Suggestion for W3C wide context mechanism

Greetings!

Having waited and waited for the final release of the xpointer to no avail, I 
would like to make some comments and a suggestion regarding the problems, at 
least as I perceive.

Probably the greatest stumbling block (and the most heated discussions on 
this list and elsewhere) appears to surround the dreaded notion of QNames.  
However they came about, QNames at one level solved the problem of providing 
readable constructs whilst at the same time a mechanism for globally 
identifying the meaning of a particular QName.  Not necessarily the best 
technical description of what they do, but largely correct I think.

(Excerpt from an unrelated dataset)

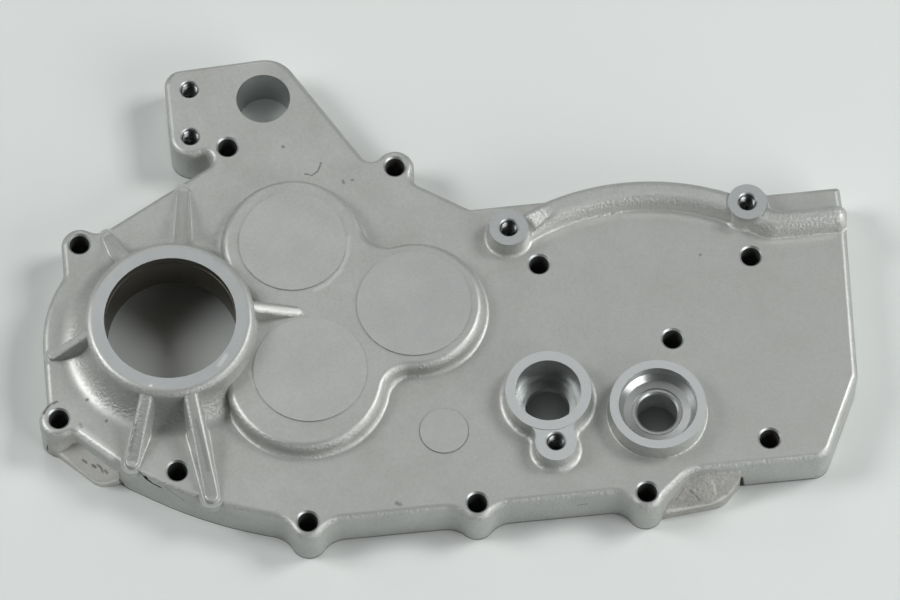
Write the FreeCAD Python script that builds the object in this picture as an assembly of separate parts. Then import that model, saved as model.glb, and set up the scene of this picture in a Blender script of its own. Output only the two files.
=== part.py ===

It is ironic of course that this very feature has come back to haunt us in 
the xmlns() scheme, particularly with regard to user defined (xpointer) 
schemes. Indeed a feature originally designed to make things readable and 
clean has become so involved as to virtually render XPointer unworkable (and 
their are grave risks that other standards could fall into this minefield as 
well).

It seems to me that their is a broad problem at almost a philosophical level 
running through the W3C standards, and that relates to _context_ and 
processor independence.  Processor independence is important for any number 
of reasons which don't need to be covered here, yet I would argue that a 
broader discussion on the meaning of context needs to occur for many of these 
problems to be resolved.

I would make the assertion that all processors operate in a context of some 
sort, even if that is a global context.  I would further assert that many 
operations occur within a shared context, and what is lacking in the W3C 
standards is a mechanism with which to share this context.  And finally, I 
would argue that such a mechanism has the potential to minimise the impact of 
what appear to be questionable architecture choices, which nevertheless we 
may have to live with. [Whether we have to live with them not being the 
subject of this discussion].

So it would appear to me that there is room for a "meta-processor" standard, 
a standard and somewhat extensible means by which the various processors can 
communicate information with each other.  I propose that this information be 
described as a "context" and their is an enormous body of precedence for this 
name ;-).  There would be a requirement that processors be able to start 
independently (as they do now) and establish this context themselves, and 
they would also be able to start with a particular context as a starting 
point.

The one clear example of how this would be useful, is of course namespace 
declarations.  By necessity, the xmlns() schema identifies namespaces in a 
way which is not similar to the way they are declared in an XML document.  
Which is as it should be.  Nonetheless, the task is the same, and worse 
still, often forces duplicated effort in the real-world for no apparently 
good reason.  As has been raised elsewhere, say I have 10 XPointers in an XML 
document that each require 3 namespaces, I now have added 30 xmlns 
declarations.  I think that the polite word for such a situation is "ugly".  

A context mechanism would allow for the inheritence of namespace information 
from the parent processor, XML in this case, but it could be any processor, 
or it could be an external context managed by the user of the processor.

The advantage of this approach is that much of the namespace machinery in 
xpointer for example becomes optional in the presence of a suitable context, 
thus greatly enhancing the readability and simplicity of such a mechanism.

The only disadvantage I foresee is that the XPointer becomes non-atomic, but 
only in the sense of the human interpreter.  This becomes problematic if a 
user wishes to copy an XPointer, but their are problems doing this anyway.

No doubt there are other problems with this approach, as I feel sure it has 
been discussed before, but can find no reference to it.